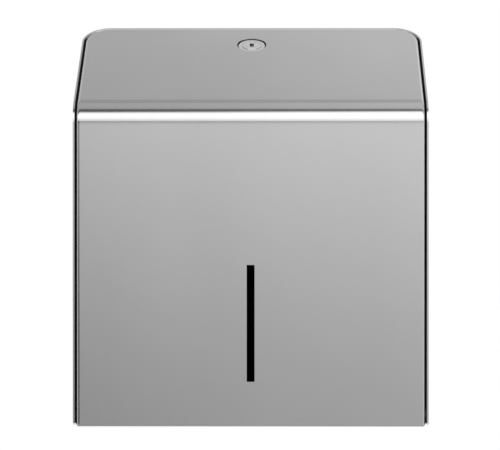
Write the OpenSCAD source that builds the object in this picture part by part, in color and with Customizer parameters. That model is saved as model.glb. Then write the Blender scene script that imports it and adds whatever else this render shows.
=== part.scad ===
// Wall-mounted jumbo toilet roll dispenser in folded stainless steel.
// A U-shaped shell is screwed to the wall. Between its cheeks a cover, made of the front
// panel and the sloping lid, drops forward on two studs near its lower edge. A key lock
// in the lid holds it shut. Inside, one roll turns on a hub, and its paper leaves through
// the bottom plate, between two toothed tear bars.
//
// Millimetres. X is the width, +Y points into the wall, +Z is up. The origin is the centre
// of the wall-screw pattern, on the shell's back face.

/* [Body] */
// Width over the two cheeks
body_w = 272; // [260:1:300]
// Depth from the wall to the front face
body_d = 124; // [121:1:135]
// Height from the cover's lower edge up to the shell's rim at the wall
body_h = 312.5; // [308:0.5:330]
// Outer radius of the bend between the front face and the lid
bend_r = 18; // [16:0.5:20]
// Slope of the lid above the horizontal, in degrees
lid_slope = 29; // [27:0.5:31]
// Height of the wall-screw pattern's centre above the cover's lower edge
pattern_h = 150; // [146:1:156]

/* [Shell] */
// Thickness of the shell's sheet
shell_t = 1.3; // [1.1:0.1:1.7]
// Outer radius of the two rear corners
corner_r = 22; // [21:0.5:26]
// How far the cheeks stop above the cover's lower edge
cheek_lift = 1.2; // [0.8:0.1:4]
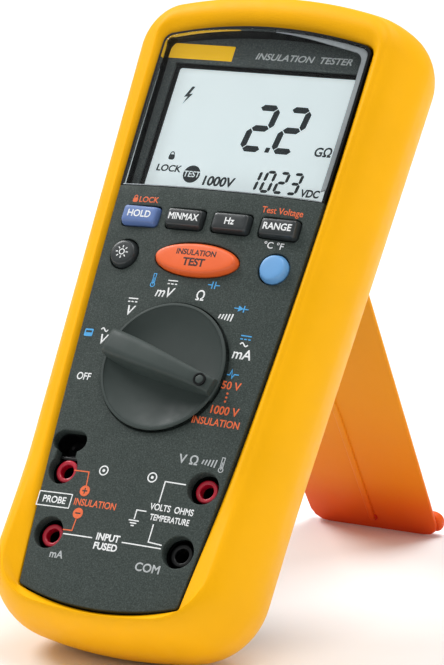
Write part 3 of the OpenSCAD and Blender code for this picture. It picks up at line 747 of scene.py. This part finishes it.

○ ○ ○

**WHAT IS ASKED:**
Reproduce all of the entries word for word.

**EXPECTED ANSWER:**
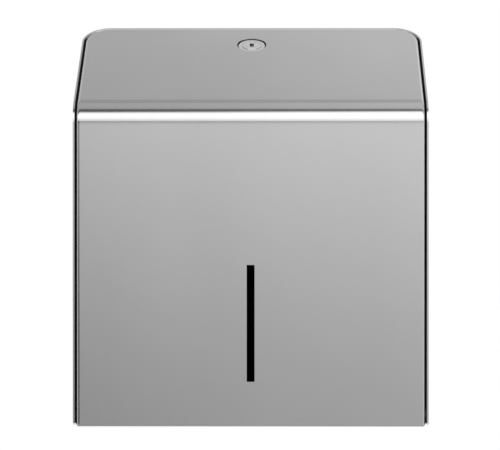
Write the OpenSCAD source that builds the object in this picture part by part, in color and with Customizer parameters. That model is saved as model.glb. Then write the Blender scene script that imports it and adds whatever else this render shows.
=== part.scad ===
// Wall-mounted jumbo toilet roll dispenser in folded stainless steel.
// A U-shaped shell is screwed to the wall. Between its cheeks a cover, made of the front
// panel and the sloping lid, drops forward on two studs near its lower edge. A key lock
// in the lid holds it shut. Inside, one roll turns on a hub, and its paper leaves through
// the bottom plate, between two toothed tear bars.
//
// Millimetres. X is the width, +Y points into the wall, +Z is up. The origin is the centre
// of the wall-screw pattern, on the shell's back face.

/* [Body] */
// Width over the two cheeks
body_w = 272; // [260:1:300]
// Depth from the wall to the front face
body_d = 124; // [121:1:135]
// Height from the cover's lower edge up to the shell's rim at the wall
body_h = 312.5; // [308:0.5:330]
// Outer radius of the bend between the front face and the lid
bend_r = 18; // [16:0.5:20]
// Slope of the lid above the horizontal, in degrees
lid_slope = 29; // [27:0.5:31]
// Height of the wall-screw pattern's centre above the cover's lower edge
pattern_h = 150; // [146:1:156]

/* [Shell] */
// Thickness of the shell's sheet
shell_t = 1.3; // [1.1:0.1:1.7]
// Outer radius of the two rear corners
corner_r = 22; // [21:0.5:26]
// How far the cheeks stop above the cover's lower edge
cheek_lift = 1.2; // [0.8:0.1:4]
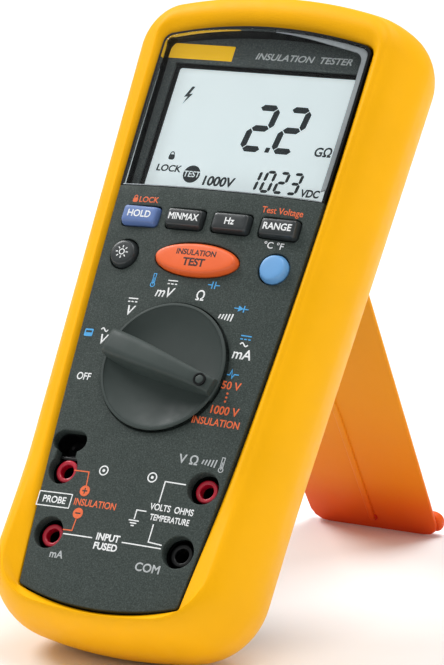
Write part 3 of the OpenSCAD and Blender code for this picture. It picks up at line 747 of scene.py. This part finishes it.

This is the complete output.